The Belarusian regime has previously enjoyed a higher degree of independence from Russia and has for a long time performed a successful balancing act between the EU, Russia and the rest of the world.
But since 2020, Lukashenko has severed both his economic and diplomatic ties with the West and increased his dependency on Moscow to the point of no return. This was especially apparent to everyone when he allowed Russian troops to invade Ukraine from Belarusian territory on February 24.
Since 2020 the EU has been continuously reinforcing its sanction’s regime towards Belarus, and since 2021 it has also been increasing the sanctions pressure on some of the country’s key industries, one of them being the oil sector.
Because Belarus’ export industries are crippled due to the harsh Western sanctions, and since it has no one to lean on politically or economically but Russia, Rybakov’s statement sounds more probable this time and a common oil market treaty could indeed be ready by the middle of next year, or at least his statement is this time more probable to be sincere.
Co-operation under sanctions
Belarus' oil sector has not had additional sanctions imposed on it by the West since the EU’s 6th sanctions package. However, the Belarusian oil industry has seen its export routes closed or marginalised by Western sanctions to the extent that it’s hard for it to deliver its output.
On February 9, Estonia closed what was assumed to have been a loophole in the existing sanctions on Belarus’ oil sector. Since the Western sanctions on Belarus’ oil sector last year, Estonia’s ports had become even more important, and the decision shut off a large export route for Belarus.
Furthermore, Belarus has lost one of its largest buyers, Ukraine, due to its own involvement in Russia’s invasion on February 24. Before the war, Belarus was Ukraine’s largest source for oil product imports and Belarusian products accounted for 41.9% of Ukrainian oil imports.
To counteract Western sanctions, Belarus and Russia have initiated joint large-scale import substitution programmes aimed at boosting both countries’ industrial production.
As bne IntelliNews reported on in July, Russia could increase its imports of Belarusian petrochemical products in the coming years, if it turns out to be profitable. However, the Belarusian refineries Naftan and Mozyr had both halved their processing already in April, most likely since there was nowhere to export Belarus’ refined oil products due to the Western sanctions.
Shortly after this announcement, Belarusian Deputy Prime Minister Yuri Nazarov told state Belarusian media that “In view of restrictions, including those based on sanctions, we've optimised oil refining at two oil refineries of ours in order to meet needs of the domestic market.”
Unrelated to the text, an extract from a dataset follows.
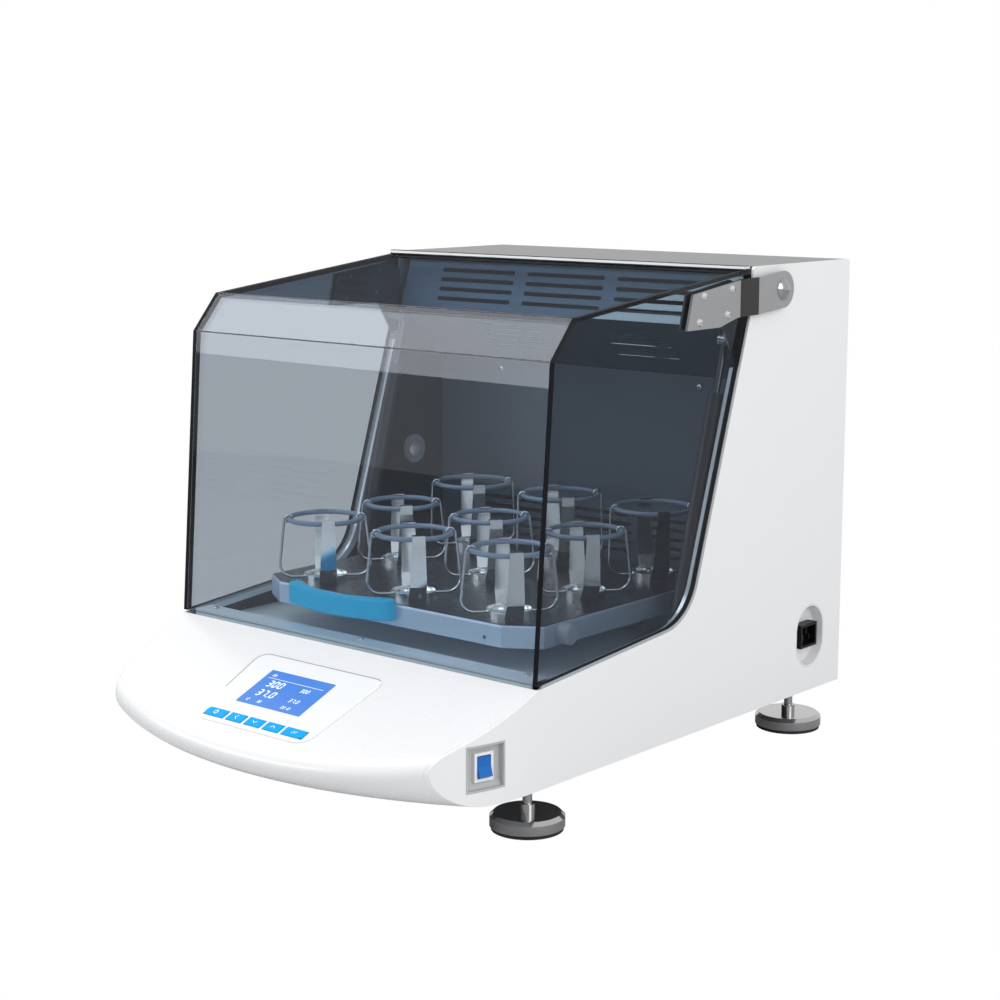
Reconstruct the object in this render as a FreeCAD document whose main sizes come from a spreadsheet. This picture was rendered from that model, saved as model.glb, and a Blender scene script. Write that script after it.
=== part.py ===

On August 30, an official from the state-owned Belarusneft company told state Belarusian media that Belarus was planning to extract 1.8mn tonnes of oil in 2022, an increase of 70,000 tonnes from last year. According to the official, this was a part of the gradual increase in extraction volumes that had been going on for the past six years, which also “produces virtually no waste.”
One day later, Belarus reduced its export duties on oil and oil products in accordance with a resolution adopted by its Council of Ministers.
The resolution lowered the export duties on crude oil, furnace oil, oil bitumen, petroleum jelly, paraffin and waste oils to $52/tonne ($53), straight-run gasoline to $28.6/tonne ($29.1) and on commercial gasoline, diesel fuel, light and middle distillates, benzene, toluene, zylene and lubricants to $15.6/tonne ($15.9).
Considering the fact that Russia has more than enough of its own oil products, the halving of the Belarusian refineries' throughput and Yuri Nazarov’s statement in April, this decision is interesting.
It suggests that Belarus could be counting on finding a new market to offset its oil products (such as the Russian market) relatively soon and is therefore increasing production early while planning to start up its refineries later. It could also be the case that this output increase is merely for show, and the produced oil could be stored for a longer time, awaiting a more favourable export climate.